WORK REQUIRED: Repeat exactly the lines between and including those that contain "Turn this picture" and "PLAN_LOBES = ((3, 0.0135, 57.0), (4, 0.002, 45.0))". Output no other line.

— Start of DATA ROWS —

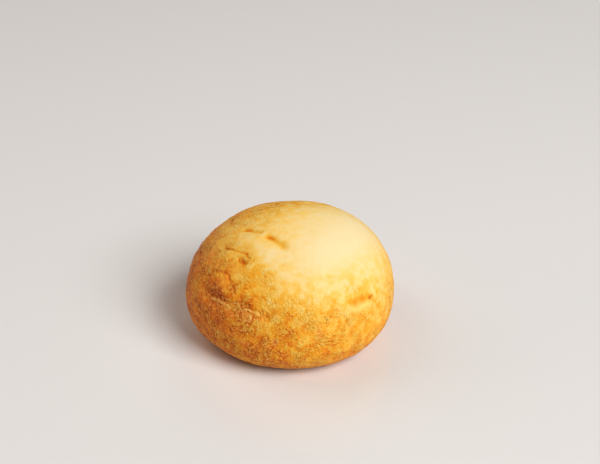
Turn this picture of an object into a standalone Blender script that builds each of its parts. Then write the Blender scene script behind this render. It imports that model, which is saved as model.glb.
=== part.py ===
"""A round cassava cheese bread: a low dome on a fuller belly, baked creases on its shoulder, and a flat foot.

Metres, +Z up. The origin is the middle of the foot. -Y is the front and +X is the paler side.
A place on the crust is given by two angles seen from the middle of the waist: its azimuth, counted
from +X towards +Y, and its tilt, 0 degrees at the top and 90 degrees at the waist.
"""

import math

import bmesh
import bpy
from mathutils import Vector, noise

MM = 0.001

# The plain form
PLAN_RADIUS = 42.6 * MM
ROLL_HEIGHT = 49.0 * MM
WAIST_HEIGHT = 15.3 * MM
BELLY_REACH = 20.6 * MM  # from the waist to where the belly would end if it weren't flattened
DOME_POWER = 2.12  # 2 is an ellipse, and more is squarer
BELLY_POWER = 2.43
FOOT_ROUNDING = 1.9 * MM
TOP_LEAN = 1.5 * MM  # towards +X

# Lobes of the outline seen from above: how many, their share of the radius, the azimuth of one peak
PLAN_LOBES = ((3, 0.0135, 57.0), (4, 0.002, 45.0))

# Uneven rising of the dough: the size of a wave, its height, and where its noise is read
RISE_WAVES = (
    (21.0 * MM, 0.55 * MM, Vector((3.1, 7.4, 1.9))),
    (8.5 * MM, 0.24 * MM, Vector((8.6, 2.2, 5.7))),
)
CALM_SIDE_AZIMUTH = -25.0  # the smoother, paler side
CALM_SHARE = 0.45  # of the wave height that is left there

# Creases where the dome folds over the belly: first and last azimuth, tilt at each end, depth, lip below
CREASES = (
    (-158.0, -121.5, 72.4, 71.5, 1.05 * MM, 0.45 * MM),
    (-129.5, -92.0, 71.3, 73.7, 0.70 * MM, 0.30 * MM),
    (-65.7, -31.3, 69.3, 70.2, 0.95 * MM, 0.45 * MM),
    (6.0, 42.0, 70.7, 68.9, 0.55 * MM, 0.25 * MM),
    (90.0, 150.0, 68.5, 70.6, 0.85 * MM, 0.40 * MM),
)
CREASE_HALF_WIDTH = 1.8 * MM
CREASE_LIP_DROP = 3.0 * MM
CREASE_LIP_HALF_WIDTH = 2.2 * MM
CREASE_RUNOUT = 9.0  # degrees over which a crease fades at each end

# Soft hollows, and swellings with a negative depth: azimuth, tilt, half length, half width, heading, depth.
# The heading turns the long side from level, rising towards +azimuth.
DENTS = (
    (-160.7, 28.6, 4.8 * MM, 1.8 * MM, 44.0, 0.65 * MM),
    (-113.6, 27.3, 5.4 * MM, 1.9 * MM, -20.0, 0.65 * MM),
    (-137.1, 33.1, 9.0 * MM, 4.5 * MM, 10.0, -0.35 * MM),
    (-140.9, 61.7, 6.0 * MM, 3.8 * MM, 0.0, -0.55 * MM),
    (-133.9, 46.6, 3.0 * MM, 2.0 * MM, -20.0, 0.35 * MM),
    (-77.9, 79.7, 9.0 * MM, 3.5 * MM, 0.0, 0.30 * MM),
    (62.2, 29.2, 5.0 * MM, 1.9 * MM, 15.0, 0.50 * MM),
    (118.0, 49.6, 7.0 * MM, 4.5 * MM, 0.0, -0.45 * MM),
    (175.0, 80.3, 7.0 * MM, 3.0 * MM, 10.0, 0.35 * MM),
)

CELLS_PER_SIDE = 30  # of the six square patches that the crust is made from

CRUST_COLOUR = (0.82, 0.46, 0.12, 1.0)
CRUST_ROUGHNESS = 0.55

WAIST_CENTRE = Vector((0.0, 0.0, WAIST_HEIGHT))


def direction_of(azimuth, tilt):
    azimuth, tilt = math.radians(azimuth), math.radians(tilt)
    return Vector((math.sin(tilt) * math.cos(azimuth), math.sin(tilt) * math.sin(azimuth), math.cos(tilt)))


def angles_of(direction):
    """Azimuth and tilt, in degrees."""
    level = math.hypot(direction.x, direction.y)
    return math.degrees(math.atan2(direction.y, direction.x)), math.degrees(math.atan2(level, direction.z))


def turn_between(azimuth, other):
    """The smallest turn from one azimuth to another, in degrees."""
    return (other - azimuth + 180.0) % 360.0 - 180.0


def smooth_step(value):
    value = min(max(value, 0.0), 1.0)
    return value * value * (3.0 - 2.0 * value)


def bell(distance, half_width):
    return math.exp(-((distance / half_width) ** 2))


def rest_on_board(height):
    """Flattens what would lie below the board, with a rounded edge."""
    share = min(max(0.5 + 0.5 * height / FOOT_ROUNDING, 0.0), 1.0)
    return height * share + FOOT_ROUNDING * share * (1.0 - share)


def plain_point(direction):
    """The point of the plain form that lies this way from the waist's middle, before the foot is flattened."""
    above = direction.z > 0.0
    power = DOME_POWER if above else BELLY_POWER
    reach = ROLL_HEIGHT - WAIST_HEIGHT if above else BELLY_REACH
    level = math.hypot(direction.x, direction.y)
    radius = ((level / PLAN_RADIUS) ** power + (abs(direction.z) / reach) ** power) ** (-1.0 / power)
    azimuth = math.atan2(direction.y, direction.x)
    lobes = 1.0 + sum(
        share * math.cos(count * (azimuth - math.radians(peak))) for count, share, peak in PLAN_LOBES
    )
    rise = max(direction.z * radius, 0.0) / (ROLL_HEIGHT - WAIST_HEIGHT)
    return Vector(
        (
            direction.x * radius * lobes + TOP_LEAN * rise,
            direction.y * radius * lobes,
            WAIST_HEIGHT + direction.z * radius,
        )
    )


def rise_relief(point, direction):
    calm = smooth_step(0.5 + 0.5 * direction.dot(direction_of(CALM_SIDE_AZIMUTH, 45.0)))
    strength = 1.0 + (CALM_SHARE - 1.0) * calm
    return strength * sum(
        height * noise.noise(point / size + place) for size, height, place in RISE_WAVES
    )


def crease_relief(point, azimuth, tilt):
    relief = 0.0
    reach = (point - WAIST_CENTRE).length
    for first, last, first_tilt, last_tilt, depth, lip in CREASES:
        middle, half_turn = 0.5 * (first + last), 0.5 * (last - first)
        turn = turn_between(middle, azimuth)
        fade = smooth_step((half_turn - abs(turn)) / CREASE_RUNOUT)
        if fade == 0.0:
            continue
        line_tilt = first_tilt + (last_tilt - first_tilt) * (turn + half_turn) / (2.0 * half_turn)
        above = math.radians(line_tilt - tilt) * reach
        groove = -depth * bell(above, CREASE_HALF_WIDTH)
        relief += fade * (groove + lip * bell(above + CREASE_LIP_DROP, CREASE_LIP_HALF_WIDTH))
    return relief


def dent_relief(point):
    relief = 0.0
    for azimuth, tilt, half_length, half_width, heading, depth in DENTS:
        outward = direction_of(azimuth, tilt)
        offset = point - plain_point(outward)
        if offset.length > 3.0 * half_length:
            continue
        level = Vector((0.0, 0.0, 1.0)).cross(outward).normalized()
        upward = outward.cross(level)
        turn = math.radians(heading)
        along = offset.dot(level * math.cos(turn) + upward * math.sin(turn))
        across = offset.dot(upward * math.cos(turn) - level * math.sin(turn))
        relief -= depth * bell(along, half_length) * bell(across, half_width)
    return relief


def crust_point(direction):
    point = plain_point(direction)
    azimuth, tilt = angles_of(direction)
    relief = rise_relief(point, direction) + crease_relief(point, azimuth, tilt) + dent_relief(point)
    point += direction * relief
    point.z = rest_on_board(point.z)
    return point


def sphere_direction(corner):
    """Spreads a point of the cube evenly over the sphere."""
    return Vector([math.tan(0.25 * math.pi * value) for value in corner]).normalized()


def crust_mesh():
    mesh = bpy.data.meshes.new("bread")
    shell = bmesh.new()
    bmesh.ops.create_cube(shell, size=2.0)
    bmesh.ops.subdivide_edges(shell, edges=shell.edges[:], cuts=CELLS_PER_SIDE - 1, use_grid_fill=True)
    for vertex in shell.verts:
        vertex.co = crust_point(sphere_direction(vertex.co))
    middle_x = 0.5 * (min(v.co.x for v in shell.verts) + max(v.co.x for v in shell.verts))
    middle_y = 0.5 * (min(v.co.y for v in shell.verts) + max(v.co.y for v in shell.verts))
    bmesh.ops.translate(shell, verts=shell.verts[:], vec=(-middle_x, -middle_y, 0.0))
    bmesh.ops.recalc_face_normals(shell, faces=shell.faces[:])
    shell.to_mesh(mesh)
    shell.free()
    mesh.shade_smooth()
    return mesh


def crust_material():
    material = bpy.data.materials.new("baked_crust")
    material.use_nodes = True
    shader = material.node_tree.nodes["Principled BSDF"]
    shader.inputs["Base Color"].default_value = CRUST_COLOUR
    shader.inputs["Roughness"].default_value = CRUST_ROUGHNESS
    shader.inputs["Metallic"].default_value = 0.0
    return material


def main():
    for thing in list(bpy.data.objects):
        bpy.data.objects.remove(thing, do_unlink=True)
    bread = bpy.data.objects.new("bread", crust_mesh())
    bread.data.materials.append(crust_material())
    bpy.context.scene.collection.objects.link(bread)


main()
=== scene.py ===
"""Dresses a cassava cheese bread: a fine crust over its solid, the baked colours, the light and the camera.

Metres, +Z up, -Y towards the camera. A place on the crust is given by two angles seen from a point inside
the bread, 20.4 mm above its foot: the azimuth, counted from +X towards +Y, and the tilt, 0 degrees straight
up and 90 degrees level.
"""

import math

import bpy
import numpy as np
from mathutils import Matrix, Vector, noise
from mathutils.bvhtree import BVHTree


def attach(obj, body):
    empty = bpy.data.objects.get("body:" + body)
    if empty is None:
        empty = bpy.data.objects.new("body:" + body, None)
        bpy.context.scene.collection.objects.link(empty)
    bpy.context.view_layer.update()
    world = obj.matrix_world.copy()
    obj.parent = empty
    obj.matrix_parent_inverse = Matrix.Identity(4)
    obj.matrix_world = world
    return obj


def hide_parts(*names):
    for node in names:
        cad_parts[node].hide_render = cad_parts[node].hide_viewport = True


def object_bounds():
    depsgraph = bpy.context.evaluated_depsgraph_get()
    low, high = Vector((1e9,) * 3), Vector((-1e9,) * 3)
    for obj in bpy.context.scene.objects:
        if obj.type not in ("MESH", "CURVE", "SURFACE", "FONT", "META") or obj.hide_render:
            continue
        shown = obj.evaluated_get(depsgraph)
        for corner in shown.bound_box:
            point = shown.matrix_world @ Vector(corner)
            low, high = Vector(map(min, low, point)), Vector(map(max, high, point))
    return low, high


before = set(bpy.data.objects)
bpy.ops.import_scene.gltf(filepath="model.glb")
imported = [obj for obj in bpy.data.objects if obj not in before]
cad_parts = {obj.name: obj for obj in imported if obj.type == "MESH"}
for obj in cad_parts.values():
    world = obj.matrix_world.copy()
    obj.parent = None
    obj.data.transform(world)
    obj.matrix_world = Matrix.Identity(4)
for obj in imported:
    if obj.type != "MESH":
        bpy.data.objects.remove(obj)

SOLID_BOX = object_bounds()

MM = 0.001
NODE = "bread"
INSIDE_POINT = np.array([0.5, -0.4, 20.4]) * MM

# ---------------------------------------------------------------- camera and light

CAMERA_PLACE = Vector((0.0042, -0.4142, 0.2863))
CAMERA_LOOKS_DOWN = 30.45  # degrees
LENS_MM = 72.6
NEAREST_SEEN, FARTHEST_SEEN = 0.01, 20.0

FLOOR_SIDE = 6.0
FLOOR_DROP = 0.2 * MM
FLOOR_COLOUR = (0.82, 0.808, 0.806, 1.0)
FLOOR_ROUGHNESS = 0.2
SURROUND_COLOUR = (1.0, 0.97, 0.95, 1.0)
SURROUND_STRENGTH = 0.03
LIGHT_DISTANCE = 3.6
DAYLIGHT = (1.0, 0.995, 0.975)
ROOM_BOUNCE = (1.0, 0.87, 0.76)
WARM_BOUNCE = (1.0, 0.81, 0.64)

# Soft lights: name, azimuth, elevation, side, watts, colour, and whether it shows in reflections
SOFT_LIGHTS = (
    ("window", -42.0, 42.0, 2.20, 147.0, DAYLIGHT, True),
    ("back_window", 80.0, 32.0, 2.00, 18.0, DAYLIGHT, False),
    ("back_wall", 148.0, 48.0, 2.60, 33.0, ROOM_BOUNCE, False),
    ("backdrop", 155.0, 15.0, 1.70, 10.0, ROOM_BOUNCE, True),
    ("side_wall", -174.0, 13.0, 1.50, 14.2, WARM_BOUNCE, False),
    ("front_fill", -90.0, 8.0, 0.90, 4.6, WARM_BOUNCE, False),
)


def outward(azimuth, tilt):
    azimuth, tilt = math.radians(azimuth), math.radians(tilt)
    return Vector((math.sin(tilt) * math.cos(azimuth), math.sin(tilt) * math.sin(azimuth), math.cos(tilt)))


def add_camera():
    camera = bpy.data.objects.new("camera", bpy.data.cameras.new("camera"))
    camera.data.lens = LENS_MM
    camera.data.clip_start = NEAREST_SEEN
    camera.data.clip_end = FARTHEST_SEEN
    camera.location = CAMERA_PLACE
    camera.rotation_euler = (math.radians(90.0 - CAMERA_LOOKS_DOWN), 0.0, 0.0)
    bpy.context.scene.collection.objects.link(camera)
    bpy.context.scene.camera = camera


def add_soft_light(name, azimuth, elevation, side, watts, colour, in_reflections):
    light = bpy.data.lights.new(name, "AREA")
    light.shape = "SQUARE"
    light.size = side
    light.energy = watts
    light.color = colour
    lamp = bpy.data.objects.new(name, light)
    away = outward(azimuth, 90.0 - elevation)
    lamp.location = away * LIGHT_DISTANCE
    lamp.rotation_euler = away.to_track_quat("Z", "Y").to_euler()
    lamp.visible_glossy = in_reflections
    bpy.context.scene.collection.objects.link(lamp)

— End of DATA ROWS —
— Start of DATA ROWS —

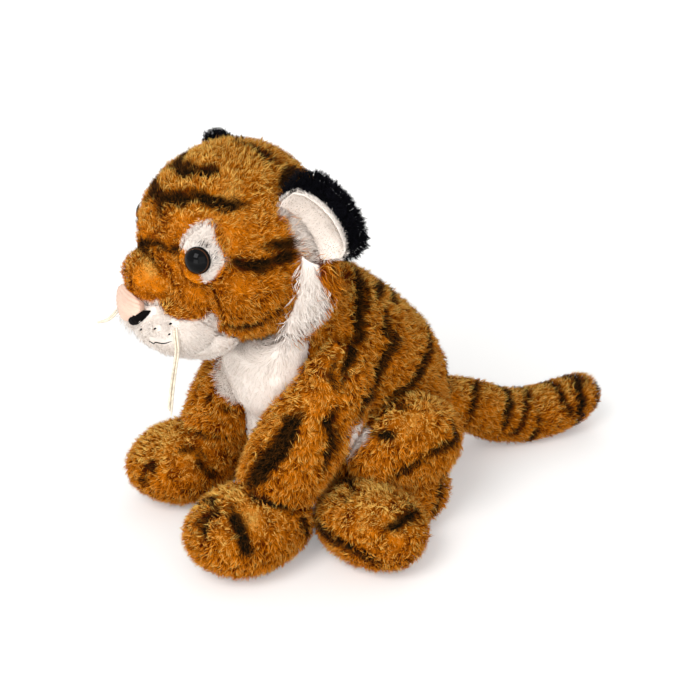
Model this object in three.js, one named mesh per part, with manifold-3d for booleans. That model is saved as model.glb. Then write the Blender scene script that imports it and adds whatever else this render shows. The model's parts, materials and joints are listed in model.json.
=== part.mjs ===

— End of DATA ROWS —

TASK ANSWER:
Turn this picture of an object into a standalone Blender script that builds each of its parts. Then write the Blender scene script behind this render. It imports that model, which is saved as model.glb.
=== part.py ===
"""A round cassava cheese bread: a low dome on a fuller belly, baked creases on its shoulder, and a flat foot.

Metres, +Z up. The origin is the middle of the foot. -Y is the front and +X is the paler side.
A place on the crust is given by two angles seen from the middle of the waist: its azimuth, counted
from +X towards +Y, and its tilt, 0 degrees at the top and 90 degrees at the waist.
"""

import math

import bmesh
import bpy
from mathutils import Vector, noise

MM = 0.001

# The plain form
PLAN_RADIUS = 42.6 * MM
ROLL_HEIGHT = 49.0 * MM
WAIST_HEIGHT = 15.3 * MM
BELLY_REACH = 20.6 * MM  # from the waist to where the belly would end if it weren't flattened
DOME_POWER = 2.12  # 2 is an ellipse, and more is squarer
BELLY_POWER = 2.43
FOOT_ROUNDING = 1.9 * MM
TOP_LEAN = 1.5 * MM  # towards +X

# Lobes of the outline seen from above: how many, their share of the radius, the azimuth of one peak
PLAN_LOBES = ((3, 0.0135, 57.0), (4, 0.002, 45.0))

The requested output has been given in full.